Susanna had her whole life to find her place in the world. To change her mind one time, two times, a hundred times over. To grow into herself and to become a woman. To be taken off the pedestal she was painted on. 

This time she’s looking back at me. But she’s no longer fourteen and wide-eyed, her face is flushed for another reason. I’m hanging from the edge of a roof and she’s the one trying to push me off. It must be a nightmare, or maybe it’s hers. Maybe she’s sleepwalking. Except that her eyes are wide open.

Regardless of the details, my palms are too sweaty to retain a grip on the scrape-y metal of the gutter and my fingers struggle to find purchase. 

And down, 


down


 the rabbit hole, I go …


We all have stories that make up our past; childhood memories and people of significance, both of which have an impact on who we come to be. I imagine hers much like I remember mine.  

When I was only very young my grandfather gave me two copies of Alice in Wonderland, by accident I think. He had picked them up, as he often did most things, from a garage sale or a market. Around that time I had seen a movie. I can’t remember the name of it now, but I do recall a woman had been given an inscribed copy of Jane Eyre by someone she loved before they passed away. 

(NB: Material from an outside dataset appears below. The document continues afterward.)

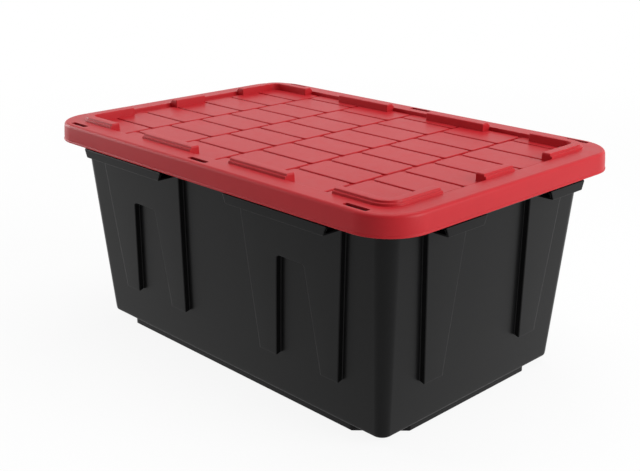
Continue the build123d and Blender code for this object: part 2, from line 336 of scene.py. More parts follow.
def panel_columns(inner, outer, end, recess=None):
    """Columns of a side with a raised panel each side of its middle.

    inner, outer, end and recess's two edges are arrays, one value a row. Returns the columns, and
    for each its share of the panel's height and of the recess, which are 0 at the middle.
    """
    parts = [0.5 * inner[:, None], inner[:, None] + STEP_AT]
    panel = [[0.0], STEP_SHARE]
    hollow = [[0.0], 0 * STEP_SHARE]
    last = inner
    if recess is not None:
        near, far = recess
        parts += [0.5 * (inner + near)[:, None], near[:, None] - STEP_AT[::-1]]
        parts += [0.5 * (near + far)[:, None], far[:, None] + STEP_AT]
        panel += [[1.0], 1 + 0 * STEP_SHARE] * 2
        hollow += [[0.0], 1 - STEP_SHARE[::-1], [1.0], 1 - STEP_SHARE]
        last = far
    parts += [0.5 * (last + outer)[:, None], outer[:, None] - STEP_AT[::-1]]
    parts += [0.5 * (outer + end)[:, None]]
    panel += [[1.0], STEP_SHARE[::-1], [0.0]]
    hollow += [[0.0], 0 * STEP_SHARE, [0.0]]
    half = np.hstack(parts)
    columns = np.hstack([-half[:, ::-1], 0 * half[:, :1], half])
    panel, hollow = (np.hstack(share) for share in (panel, hollow))
    return columns, np.hstack([panel[::-1], 0, panel]), np.hstack([hollow[::-1], 0, hollow])


# ---------------------------------------------------------------- tub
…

In the film, she accidentally donated the book in a box of other things, and consequently spent years looking in every second-hand bookstore for the one with the inscription. Of course, as it was a rom-com, she told the love interest that story when asked about the extensive collection of Jane Eyre copies she’d amassed, perfectly setting up the ending where he managed to find the book and give it to her in the inevitable end-of-movie, dramatic, confessing-their-undying-love scene.

So I started to collect Alice in Wonderland books, picking up pretty, illustrated editions from bookstores and worn-in, aged copies from markets until I had more than anyone logically should. My grandfather has passed away now, and every year there’s to be another Alice in Wonderland under my Christmas tree ‘from Grandpa’. Another present from a person who’s not here. Another anecdote. Another story weaved into my life, with a synthesised, third-act, perfect movie pay-off. If you don’t take the opportunity to tie things up in perfect ribbons, no-one’s going to do it for you. I wonder if that’s what I’m doing now? Imagining ribbons that aren’t there to tie up Susanna’s life with a bow.

Susanna Gale let out an awful wail.

For an heiress she was awful careless.

When her foot hit that stump,

She went down with an awful




 thump.

When I’m stuck for ideas in the stories I write, I often look to the old movies I grew up watching. Imitating the imagery, analysing the dynamics, considering the plot structure. The order isn’t always the same and the circumstances and the details differ, but it still seems to come out a jumbled mess of some movie or some book or myth—something I’ve heard and seen and loved. 

Vertigo, for instance—I haven’t seen the film in a while but I still remember all the key moments: Kim Novak falling in the river; Jimmy Stewart hanging off a roof; a graveyard with an open grave and a church tower beside it, the one people keep falling off of. And then there’s the classic poster: the spiral and the man caught in it, falling to his doom. Central to it all, in my mind, is the woman staring at a portrait of her grandmother, who was just as mad as she is. Except that she’s not mad and it’s not really her grandmother. In fact—spoiler alert: it’s all a lie. A part of a husband’s plot to get away with killing his real wife. And that moment, sitting in the quiet, open space of a gallery looking at a portrait, is what strikes me now. It strikes me that I’m living that moment, staring at a portrait of a girl I never knew, imagining my own version of her life events. My own story for her to star in.

 Hemingway said, “the only kind of writing is rewriting”, and sometimes I wonder where the stories I consume—like an ever-hungry caterpillar, stuffed full and still greedy for more—end, and the stories I create start. Sometimes I even wonder where my stories start and where I begin.

The longer I look at the portrait on the wall, the more I start to wonder if it’s the girl in the painting that stars in the stories I write or if it’s me. So I stare on and I watch her, like she’s Carlotta Valdez and I’m living a Hitchcock film.

But the twist always comes—it’s all lies, made-up and fabricated for a narrative. All dreamt up in my mind and interwoven with my own truths and fears: fear of missing out, of not having stories of my own—anecdotes to crank out in twenty, forty, sixty years’ time about the ‘good old days; fear that all my stories are not my own at all, that my skin will remain polished, absent of the scrapes and marks that litter my friends' skin as they tell stories of their own. I’m left feeling something akin to an emotional vertigo. I’m not sure I really know up from down. But it doesn’t change anything. Everything still ends the same. It’s still just a portrait in a gallery. Susanna’s still dead and gone. And I’m still a liar.

Here lies

Here hangs

 Susanna Gale

 and beside her, chest torn open, is the writer.

A reflection of your hopes and dreams and a manifestation of your nightmares.

It’s awfully final when I leave this time, seeing something in a new light tends to feel that way. I wonder who else thinks about her, makes up stories about her. I wonder who else is looking. I wonder who else has been here with me the whole time. 


As I move to leave, I bump into someone I don’t know and wonder if they see her too.